C’est le cas de la rédaction du blog Academia – tenu par des chercheurs – vent debout contre ce texte : «Une telle rupture dans la protection des libertés académiques est donc un instrument de musellement du monde académique que le Sénat offre sur un plateau aux gouvernements présents et à venir, et sur lequel l’extrême droite, si elle arrive au pouvoir, se jettera avec gourmandise» avant de conclure : «Chers collègues, nous ne serons pas lyriques : ce qui s’est passé cette nuit au Sénat est ce qu’a connu de pire l’enseignement supérieur et la recherche depuis très longtemps».
En effet, quid de l’utilisation et de l’application d’un texte à la formulation si ambiguë et aux interprétations si multiples dans les mains d’un pouvoir encore plus autoritaire et fasciste qu’il ne l’est aujourd’hui ? Qui va évaluer ce cadre «républicain» ? Qui va le définir ? Il n’existe en réalité aucun texte constitutionnel qui listerait cette chimère que sont les «valeurs de la République».
Avec un tel texte, les autocrates de demain pourraient ainsi interdire, censurer et criminaliser, sans aucune crainte et dans une facilité législative déconcertante, des pans entiers de recherche comme en Turquie ou au Brésil.
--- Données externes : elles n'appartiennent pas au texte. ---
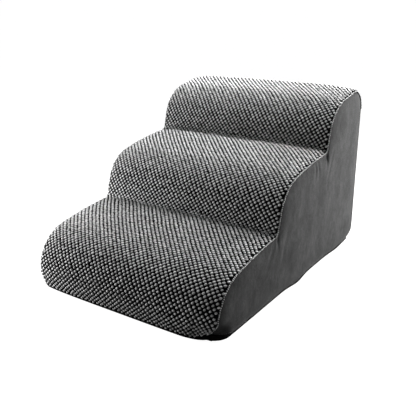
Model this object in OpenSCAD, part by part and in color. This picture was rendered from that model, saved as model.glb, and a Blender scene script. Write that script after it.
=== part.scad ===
// Foam pet stairs with three wavy, padded steps and a zipped cover that comes off for washing.
// Millimetres. The origin is under the middle of the overall box: +X points right as seen from
// the low front step, +Y runs from the front step to the tall back, and +Z is up.

/* [Overall] */
// Width across the treads
width = 400; // [340:10:600]
// Length from the front nose to the back panel
length = 558; // [540:1:575]

/* [Steps] */
// Number of steps
step_count = 3; // [3:1:3]
// Distance along Y from one step to the next
run = 198; // [196:1:202]
// Height from one step to the next
rise = 108.5; // [106:0.5:111]
// Height at which the first riser would start if it had a tread below it
first_heel_z = 27.5; // [24:0.5:34]
// Lean of the risers, in degrees from level
riser_slope = 74; // [70:1:78]
// Slope of a tread where it rolls over into the nose, in degrees
crown_front_slope = 12; // [10:1:14]
// Slope of a tread at its back, in degrees
crown_back_slope = 4; // [3:0.5:5]
// Radius of the rolled nose of each step
nose_radius = 75; // [70:1:78]
// Radius of the crease where a tread meets the next riser
crease_radius = 12; // [8:1:16]
// Radius of the top back edge
top_back_radius = 40; // [34:1:46]
// Radius of the bottom back edge
bottom_back_radius = 33; // [24:1:40]

/* [Layers] */
// Thickness of the cover's padded panels
cover_t = 4; // [3:0.5:5]
// Thickness of the non-slip base cloth
base_t = 2.2; // [1.5:0.1:3]
// Thickness of the inner liner bag
liner_t = 0.8; // [0.5:0.1:1.2]
// Thickness of the soft comfort layer under the tread fabric
comfort_t = 20; // [12:1:24]
// Slack between the loose layers
slack = 0.3; // [0.2:0.1:0.5]
// Corner radius of the base cloth, seen from above
base_corner = 26; // [10:1:40]

/* [Grip dots] */
// Diameter of a rubber dot
dot_d = 10; // [6:1:14]
// Height of a rubber dot
dot_h = 0.8; // [0.6:0.1:1.5]
// Distance between dots across the width
dot_pitch_x = 56; // [40:1:60]
// Distance between dots along the length
dot_pitch_y = 56; // [40:1:60]

/* [Zipper] */
// Length of the closed coil
coil_length = 340; // [260:5:340]
// Height of the zipper's centre line above the floor
zip_z = 62; // [58:1:90]
// Height of the slot that the back panels leave for the coil
slot_h = 13; // [12:0.5:16]
// Width of one tape
tape_w = 15; // [12:1:16]
// Thickness of a tape
tape_t = 0.6; // [0.5:0.1:0.8]
// Width of one coil row
coil_w = 2.7; // [2.4:0.1:3]
// Height of a coil row above its tape
coil_h = 2; // [1.8:0.1:2.2]
// Gap between the two coil rows, where the slider's post runs
row_gap = 1; // [0.9:0.1:1.2]
// Running clearance round the slider
run_gap = 0.3; // [0.25:0.05:0.4]
// Length of the slider
slider_l = 14; // [12:0.5:16]
// Length of the pull, from its pin to its tip
pull_l = 27; // [22:1:32]
// Width of the pull
pull_w = 6.4; // [6:0.2:8]

/* [Hidden] */
$fn = 48;

// A slope h is the direction of travel, in degrees, of a point that runs along the outline from
// the front floor edge, over the steps, to the back. An arc of radius r that turns clockwise
// passes its centre + r * away(h); a crease turns the other way and has a negative radius.
function along(h) = [cos(h), sin(h)];
function away(h) = [-sin(h), cos(h)];
function arc(centre, r, from, to, cuts) =
    [for (i = [0:cuts]) centre + r * away(from + (to - from) * i / cuts)];

// The riser's straight length and the tread's crown radius are what is left of one step after
// its nose and its crease.
step_vector = [run, rise];
nose_turn = nose_radius * (away(crown_front_slope) - away(riser_slope));
crease_turn = crease_radius * (away(crown_back_slope) - away(riser_slope));
crown_turn = away(crown_back_slope) - away(crown_front_slope);
left_over = step_vector - nose_turn - crease_turn;
riser_length = cross(left_over, crown_turn) / cross(along(riser_slope), crown_turn);
crown_radius = cross(along(riser_slope), left_over) / cross(along(riser_slope), crown_turn);

first_heel_y = nose_radius - riser_length * cos(riser_slope) - nose_radius * sin(riser_slope);
last_step = step_count - 1;
function heel(step) = [first_heel_y, first_heel_z] + step * step_vector;
function nose_centre(step) =
    heel(step) + riser_length * along(riser_slope) - nose_radius * away(riser_slope);
function crown_centre(step) =
    nose_centre(step) + (nose_radius - crown_radius) * away(crown_front_slope);
function crease_centre(step) =
    crown_centre(step) + (crown_radius + crease_radius) * away(crown_back_slope);

// The top back edge rolls off the last crown and ends upright at the back panel.
top_back_y = length - top_back_radius;
crown_to_top_back_y = top_back_y - crown_centre(last_step).x;
crown_to_top_back_z = sqrt(pow(crown_radius - top_back_radius, 2) - pow(crown_to_top_back_y, 2));
top_back_z = crown_centre(last_step).y + crown_to_top_back_z;
top_back_slope = -atan2(crown_to_top_back_y, crown_to_top_back_z);

nose_cuts = 10;
crown_cuts = 6;
crease_cuts = 4;
corner_cuts = 8;

cover_z = dot_h + base_t;
bottom_back_y = length - bottom_back_radius;
bottom_back_z = cover_z + bottom_back_radius;

liner_inset = cover_t + slack;
foam_inset = liner_inset + liner_t + slack;
core_inset = foam_inset + comfort_t;

// The zipper's own frame: x runs along the coil to the right as seen from behind, y is up,
// and z points out of the back panel, from the back face of the tapes.
tape_y = length - cover_t - tape_t;
tape_l = coil_length + 24;
slot_l = tape_l + 2;
row_in = row_gap / 2;
row_out = row_in + coil_w;
coil_top = tape_t + coil_h;
plate_t = 1.2;
flange_t = 0.8;
slider_w = 2 * (row_out + run_gap + flange_t);
post_t = row_gap - 2 * run_gap;
post_l = 5;
slider_top = coil_top + run_gap + plate_t;
bridge_l = 8;
bridge_w = 2.2;
bridge_h = 3.6;
bridge_bar = 0.9;
pin_r = 0.7;
pin_z = slider_top + (bridge_h - bridge_bar) / 2;
pull_t = 1.3;
arm_gap = 0.4;
arm_w = 1.2;
tab_start = bridge_l / 2 + 1;
stop_l = 2.6;
stop_gap = 0.2;
slider_rest = coil_length / 2 - slider_l / 2 - 1;
pocket_depth = 3;
pocket_margin = 4;

label_w = 42;
label_h = 24;
label_t = 0.5;
label_z = 150;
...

Un exemple très concret, lorsqu’on entend un Castaner affirmer sans détour en audition au Sénat : «Il n’y a pas de police violente et il n’y a pas de police raciste», on peut légitimement s’inquiéter du devenir des travaux de recherches sur le racisme systémique qui sévit dans les rangs des forces de l’ordre.
À lui seul ce petit amendement de quelques lignes est donc une attaque violente sans précédent sur la notion d’indépendance du monde académique vis-à-vis du pouvoir politique.
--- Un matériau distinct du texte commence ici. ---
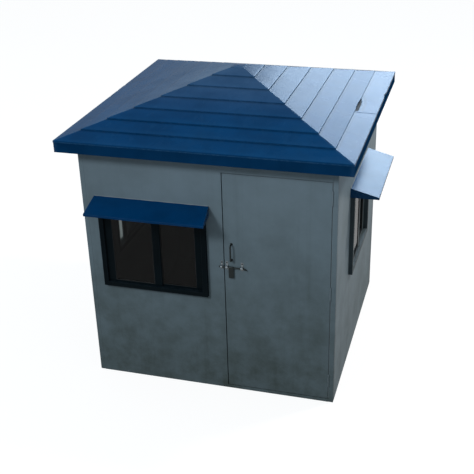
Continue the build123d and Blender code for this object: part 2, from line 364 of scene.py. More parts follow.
def joint_place(name):
    """A point on a joint's axis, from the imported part."""
    return np.array(next(joint for joint in frame["joints"] if joint["name"] == name)["pos_m"])


def edge_share(mesh):
    """How sharply the surface turns at each point, from 0 on a flat to 1 on an edge: the widest
    angle between the mean normal and a face's own, over the edge angle."""
    normals = np.empty(len(mesh.polygons) * 3)
    mesh.polygons.foreach_get("normal", normals)
    corners = np.empty(len(mesh.polygons), int)
    mesh.polygons.foreach_get("loop_total", corners)
    points = np.empty(len(mesh.loops), int)
    mesh.loops.foreach_get("vertex_index", points)
    normals = np.repeat(normals.reshape(-1, 3), corners, axis=0)
    mean = np.zeros((len(mesh.vertices), 3))
    np.add.at(mean, points, normals)
    mean /= np.maximum(np.linalg.norm(mean, axis=1, keepdims=True), 1e-9)
    least = np.ones(len(mesh.vertices))
    np.minimum.at(least, points, (normals * mean[points]).sum(1))
    return np.clip(np.degrees(np.arccos(np.clip(least, -1, 1))) / EDGE_ANGLE, 0, 1)


def add_piece(name, surface, body, material, replaces=(), bevel=0, side="front",
              sheet=None, fresh=None):
    """Object of one surface: turned to its side of the booth, its faces turned outwards, its sharp
    edges cut by a small bevel where asked for, its attributes filled in, riding on its body and
    standing for its nodes."""
    points, faces = surface
    mesh = bpy.data.meshes.new(name)
    mesh.from_pydata(turned(points, side), [], faces)
    work = bmesh.new()
    work.from_mesh(mesh)
    bmesh.ops.recalc_face_normals(work, faces=work.faces)
    if bevel:
        sharp = [e for e in work.edges if e.is_manifold and e.calc_face_angle() > BEVEL_ANGLE]
        bmesh.ops.bevel(work, geom=sharp, offset=bevel, segments=2, profile=0.6, affect="EDGES")
    work.to_mesh(mesh)
    work.free()
    mesh.shade_smooth()
    mesh.set_sharp_from_angle(angle=np.radians(SMOOTH_ANGLE))
    for key, kind, field, values in (("edge", "FLOAT", "value", edge_share(mesh)),
                                     ("sheet", "FLOAT_VECTOR", "vector", sheet),
                                     ("fresh", "FLOAT", "value", fresh)):
        if values is not None:
            layer = mesh.attributes.new(key, kind, "POINT")
            layer.data.foreach_set(field, np.asarray(values, np.float32).ravel())
    mesh.materials.append(material)
    piece = bpy.data.objects.new(name, mesh)
    bpy.context.scene.collection.objects.link(piece)
    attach(piece, body)
    if replaces:
        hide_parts(*replaces)
    return piece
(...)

Préciser que la recherche doit se soumettre aux «valeurs de la République», c’est avant tout commencer par insinuer qu’elle ne le fait pas ou pas toujours, et par extension, c’est donc apporter du crédit aux thèses fascisantes du ministre de l’éducation nationale sur la potentielle porosité qui existerait entre le monde académique et l’Islam politique.
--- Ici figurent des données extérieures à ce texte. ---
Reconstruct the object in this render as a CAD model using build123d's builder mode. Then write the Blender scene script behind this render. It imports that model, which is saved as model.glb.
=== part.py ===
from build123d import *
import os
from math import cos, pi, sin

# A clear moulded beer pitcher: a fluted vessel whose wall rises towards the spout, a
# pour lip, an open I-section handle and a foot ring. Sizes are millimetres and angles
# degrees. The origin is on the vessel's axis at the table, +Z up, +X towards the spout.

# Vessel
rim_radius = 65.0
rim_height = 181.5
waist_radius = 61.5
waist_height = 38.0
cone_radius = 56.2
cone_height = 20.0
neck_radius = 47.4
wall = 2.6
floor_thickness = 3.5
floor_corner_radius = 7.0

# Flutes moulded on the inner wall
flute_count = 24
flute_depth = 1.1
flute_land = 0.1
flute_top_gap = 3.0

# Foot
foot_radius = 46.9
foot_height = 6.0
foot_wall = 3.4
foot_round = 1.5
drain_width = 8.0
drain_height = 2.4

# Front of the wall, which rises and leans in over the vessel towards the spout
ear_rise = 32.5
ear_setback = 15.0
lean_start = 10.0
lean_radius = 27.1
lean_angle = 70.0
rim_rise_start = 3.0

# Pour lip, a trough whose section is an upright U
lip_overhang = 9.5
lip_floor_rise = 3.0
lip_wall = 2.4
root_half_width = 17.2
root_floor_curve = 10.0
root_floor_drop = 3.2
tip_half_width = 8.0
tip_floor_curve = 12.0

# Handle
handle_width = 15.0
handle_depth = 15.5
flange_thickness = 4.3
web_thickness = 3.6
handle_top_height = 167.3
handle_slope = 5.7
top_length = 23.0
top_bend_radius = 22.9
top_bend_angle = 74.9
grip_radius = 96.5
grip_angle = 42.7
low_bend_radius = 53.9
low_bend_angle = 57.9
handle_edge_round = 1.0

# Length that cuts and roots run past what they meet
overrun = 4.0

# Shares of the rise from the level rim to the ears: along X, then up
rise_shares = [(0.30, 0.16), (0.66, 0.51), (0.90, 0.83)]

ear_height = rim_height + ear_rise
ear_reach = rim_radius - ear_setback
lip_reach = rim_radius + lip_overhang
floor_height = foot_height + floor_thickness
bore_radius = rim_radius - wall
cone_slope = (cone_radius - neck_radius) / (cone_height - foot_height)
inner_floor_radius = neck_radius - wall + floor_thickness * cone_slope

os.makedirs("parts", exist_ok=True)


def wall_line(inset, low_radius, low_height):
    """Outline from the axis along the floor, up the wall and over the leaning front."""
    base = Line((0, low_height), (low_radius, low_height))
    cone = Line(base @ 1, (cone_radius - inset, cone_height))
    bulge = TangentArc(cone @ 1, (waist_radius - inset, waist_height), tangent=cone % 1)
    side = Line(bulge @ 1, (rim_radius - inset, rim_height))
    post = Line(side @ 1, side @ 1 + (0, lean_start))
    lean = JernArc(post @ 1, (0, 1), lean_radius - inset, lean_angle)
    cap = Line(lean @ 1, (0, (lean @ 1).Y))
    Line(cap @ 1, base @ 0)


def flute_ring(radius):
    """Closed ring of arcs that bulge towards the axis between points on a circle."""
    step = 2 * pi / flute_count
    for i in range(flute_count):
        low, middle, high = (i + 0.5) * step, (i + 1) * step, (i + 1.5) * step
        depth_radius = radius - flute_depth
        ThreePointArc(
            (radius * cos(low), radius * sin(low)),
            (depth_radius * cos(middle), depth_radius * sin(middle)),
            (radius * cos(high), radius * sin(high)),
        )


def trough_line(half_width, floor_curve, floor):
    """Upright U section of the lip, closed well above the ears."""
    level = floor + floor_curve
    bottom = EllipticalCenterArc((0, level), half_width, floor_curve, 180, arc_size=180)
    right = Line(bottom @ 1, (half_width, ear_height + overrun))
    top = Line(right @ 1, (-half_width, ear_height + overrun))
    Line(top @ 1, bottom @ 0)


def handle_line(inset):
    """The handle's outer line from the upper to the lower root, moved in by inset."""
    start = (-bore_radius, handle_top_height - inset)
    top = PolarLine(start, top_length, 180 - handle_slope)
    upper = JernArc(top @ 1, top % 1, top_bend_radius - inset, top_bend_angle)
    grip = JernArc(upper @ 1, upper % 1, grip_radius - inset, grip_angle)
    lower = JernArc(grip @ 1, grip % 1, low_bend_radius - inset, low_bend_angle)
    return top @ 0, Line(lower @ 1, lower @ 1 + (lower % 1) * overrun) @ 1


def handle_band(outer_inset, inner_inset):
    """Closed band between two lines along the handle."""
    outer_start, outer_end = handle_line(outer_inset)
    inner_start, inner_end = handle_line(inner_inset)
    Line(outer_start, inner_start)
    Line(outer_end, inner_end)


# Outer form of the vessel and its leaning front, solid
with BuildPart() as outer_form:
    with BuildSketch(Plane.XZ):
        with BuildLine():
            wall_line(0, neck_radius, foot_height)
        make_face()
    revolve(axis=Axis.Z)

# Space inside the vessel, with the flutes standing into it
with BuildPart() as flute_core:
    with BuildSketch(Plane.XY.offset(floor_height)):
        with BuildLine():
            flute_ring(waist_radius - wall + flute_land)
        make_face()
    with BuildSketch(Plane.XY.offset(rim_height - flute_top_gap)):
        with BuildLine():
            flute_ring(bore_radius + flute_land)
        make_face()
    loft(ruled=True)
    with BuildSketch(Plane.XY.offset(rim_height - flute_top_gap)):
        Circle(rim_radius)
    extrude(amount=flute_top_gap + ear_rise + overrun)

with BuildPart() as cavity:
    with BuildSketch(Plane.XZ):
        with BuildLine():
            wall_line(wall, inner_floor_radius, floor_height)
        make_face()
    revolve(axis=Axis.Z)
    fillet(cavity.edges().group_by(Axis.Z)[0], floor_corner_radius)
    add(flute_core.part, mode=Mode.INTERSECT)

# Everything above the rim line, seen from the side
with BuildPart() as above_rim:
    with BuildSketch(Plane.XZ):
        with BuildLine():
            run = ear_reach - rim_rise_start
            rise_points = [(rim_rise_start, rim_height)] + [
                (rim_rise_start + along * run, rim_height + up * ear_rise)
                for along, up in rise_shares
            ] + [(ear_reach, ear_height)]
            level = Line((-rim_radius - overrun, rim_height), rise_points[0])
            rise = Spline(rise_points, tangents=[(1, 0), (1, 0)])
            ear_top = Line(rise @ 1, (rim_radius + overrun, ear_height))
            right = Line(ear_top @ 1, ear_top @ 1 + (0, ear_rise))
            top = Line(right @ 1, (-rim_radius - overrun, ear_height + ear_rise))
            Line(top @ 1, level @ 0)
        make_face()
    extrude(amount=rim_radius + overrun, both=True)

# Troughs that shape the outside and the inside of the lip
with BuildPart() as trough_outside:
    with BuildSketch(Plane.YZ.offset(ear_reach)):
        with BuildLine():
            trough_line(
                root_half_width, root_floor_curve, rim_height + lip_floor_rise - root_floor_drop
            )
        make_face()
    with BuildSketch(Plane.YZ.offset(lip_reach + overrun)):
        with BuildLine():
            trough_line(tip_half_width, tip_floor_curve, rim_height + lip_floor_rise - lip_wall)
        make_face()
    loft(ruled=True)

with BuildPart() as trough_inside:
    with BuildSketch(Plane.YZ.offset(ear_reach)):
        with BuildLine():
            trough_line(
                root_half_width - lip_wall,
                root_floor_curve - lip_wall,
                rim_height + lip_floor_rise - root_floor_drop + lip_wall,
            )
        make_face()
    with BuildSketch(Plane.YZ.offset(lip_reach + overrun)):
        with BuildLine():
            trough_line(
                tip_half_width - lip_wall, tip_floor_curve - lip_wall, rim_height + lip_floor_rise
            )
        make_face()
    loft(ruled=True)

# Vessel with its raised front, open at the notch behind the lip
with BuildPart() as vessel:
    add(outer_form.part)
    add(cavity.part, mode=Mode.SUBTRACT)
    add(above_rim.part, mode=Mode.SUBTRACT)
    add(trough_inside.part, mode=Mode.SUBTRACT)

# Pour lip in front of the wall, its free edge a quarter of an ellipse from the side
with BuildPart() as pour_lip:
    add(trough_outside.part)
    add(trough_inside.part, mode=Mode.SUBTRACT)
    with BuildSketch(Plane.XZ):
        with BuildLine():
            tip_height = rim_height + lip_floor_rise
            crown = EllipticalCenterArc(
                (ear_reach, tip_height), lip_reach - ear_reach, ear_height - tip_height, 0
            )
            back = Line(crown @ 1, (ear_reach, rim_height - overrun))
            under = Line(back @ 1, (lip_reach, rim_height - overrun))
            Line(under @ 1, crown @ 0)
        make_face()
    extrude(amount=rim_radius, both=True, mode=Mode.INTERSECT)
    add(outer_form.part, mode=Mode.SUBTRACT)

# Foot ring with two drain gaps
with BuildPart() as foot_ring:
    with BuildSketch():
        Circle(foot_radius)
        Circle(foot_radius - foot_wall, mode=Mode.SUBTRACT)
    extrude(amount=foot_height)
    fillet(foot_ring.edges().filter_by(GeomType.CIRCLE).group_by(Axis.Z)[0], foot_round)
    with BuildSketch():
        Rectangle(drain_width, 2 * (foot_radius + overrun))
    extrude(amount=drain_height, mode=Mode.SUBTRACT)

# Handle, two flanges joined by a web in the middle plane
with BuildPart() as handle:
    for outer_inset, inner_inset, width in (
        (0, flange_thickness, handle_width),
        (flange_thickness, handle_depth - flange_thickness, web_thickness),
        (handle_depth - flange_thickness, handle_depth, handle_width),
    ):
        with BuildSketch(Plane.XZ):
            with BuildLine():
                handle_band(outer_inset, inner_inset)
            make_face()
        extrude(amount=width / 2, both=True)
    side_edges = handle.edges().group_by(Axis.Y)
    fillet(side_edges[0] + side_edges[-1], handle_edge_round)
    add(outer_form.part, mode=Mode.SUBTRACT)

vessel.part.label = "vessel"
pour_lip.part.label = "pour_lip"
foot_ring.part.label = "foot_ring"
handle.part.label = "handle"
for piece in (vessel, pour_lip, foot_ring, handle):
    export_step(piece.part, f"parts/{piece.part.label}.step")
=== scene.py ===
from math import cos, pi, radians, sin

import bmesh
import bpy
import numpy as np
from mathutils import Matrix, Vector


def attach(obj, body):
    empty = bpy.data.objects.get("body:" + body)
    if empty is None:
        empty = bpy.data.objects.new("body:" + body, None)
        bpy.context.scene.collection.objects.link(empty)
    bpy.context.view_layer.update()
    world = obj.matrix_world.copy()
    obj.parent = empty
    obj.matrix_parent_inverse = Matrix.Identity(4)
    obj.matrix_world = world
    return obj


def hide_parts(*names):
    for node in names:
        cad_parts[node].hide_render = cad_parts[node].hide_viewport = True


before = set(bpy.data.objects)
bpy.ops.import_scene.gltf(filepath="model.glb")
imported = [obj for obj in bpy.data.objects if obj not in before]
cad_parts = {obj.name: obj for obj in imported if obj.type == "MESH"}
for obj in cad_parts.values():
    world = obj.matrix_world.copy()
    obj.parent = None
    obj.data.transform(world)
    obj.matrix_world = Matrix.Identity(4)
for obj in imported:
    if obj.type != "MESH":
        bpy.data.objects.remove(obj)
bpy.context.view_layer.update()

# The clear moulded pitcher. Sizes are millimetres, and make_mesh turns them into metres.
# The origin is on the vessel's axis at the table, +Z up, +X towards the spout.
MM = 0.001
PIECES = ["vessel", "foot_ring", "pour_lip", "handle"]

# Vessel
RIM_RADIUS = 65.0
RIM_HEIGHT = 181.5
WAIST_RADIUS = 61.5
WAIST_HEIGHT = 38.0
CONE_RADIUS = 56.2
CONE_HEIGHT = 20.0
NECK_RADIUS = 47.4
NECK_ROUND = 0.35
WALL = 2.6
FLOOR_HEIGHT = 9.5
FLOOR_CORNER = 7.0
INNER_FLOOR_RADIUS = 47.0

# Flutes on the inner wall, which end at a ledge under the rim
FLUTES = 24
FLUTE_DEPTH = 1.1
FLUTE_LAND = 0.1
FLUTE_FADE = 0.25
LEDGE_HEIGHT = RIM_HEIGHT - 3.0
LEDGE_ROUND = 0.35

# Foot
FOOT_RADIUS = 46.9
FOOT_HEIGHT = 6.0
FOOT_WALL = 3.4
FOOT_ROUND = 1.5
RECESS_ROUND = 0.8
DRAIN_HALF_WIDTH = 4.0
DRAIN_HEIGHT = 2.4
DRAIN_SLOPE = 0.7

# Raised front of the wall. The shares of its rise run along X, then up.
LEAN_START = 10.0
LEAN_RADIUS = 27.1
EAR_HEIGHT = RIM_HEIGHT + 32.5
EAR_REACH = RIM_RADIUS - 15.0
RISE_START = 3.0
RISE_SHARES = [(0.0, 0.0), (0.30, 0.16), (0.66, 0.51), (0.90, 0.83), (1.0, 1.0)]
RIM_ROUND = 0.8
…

Comme le rappellent les rédacteurs d’Academia, c’est bien l’Italie fasciste qui exigeait une loyauté politique des universitaires avec le décret-loi du 28 août 1931, qui obligeait chaque universitaire à prêter le serment suivant : «Je jure d’être fidèle au roi, à ses successeurs, et au régime fasciste, d’observer loyalement le statut et les autres lois de l’État, d’exercer la fonction d’enseignant et d’accomplir tous les devoirs académiques avec le but de former des citoyens laborieux, honnêtes et dévoués à la patrie et au régime fasciste».
Est-ce vraiment ce modèle de soumission politique de masse aux accents dystopiques que nous sommes prêts à accepter sans broncher ? Le régime de Vichy lui-même avait renoncé à exiger des professeurs et des universitaires qu’ils prêtent le serment de fidélité pourtant obligatoire pour tous les fonctionnaires.
Adopter ce texte, c’est mettre le doigt dans un engrenage pernicieux et éminemment réactionnaire. La déchéance politique à laquelle se livrent nos institutions depuis des années semble donc s’amplifier pour atteindre des sommets.
Il fait décidément bien sombre au pays des Lumières.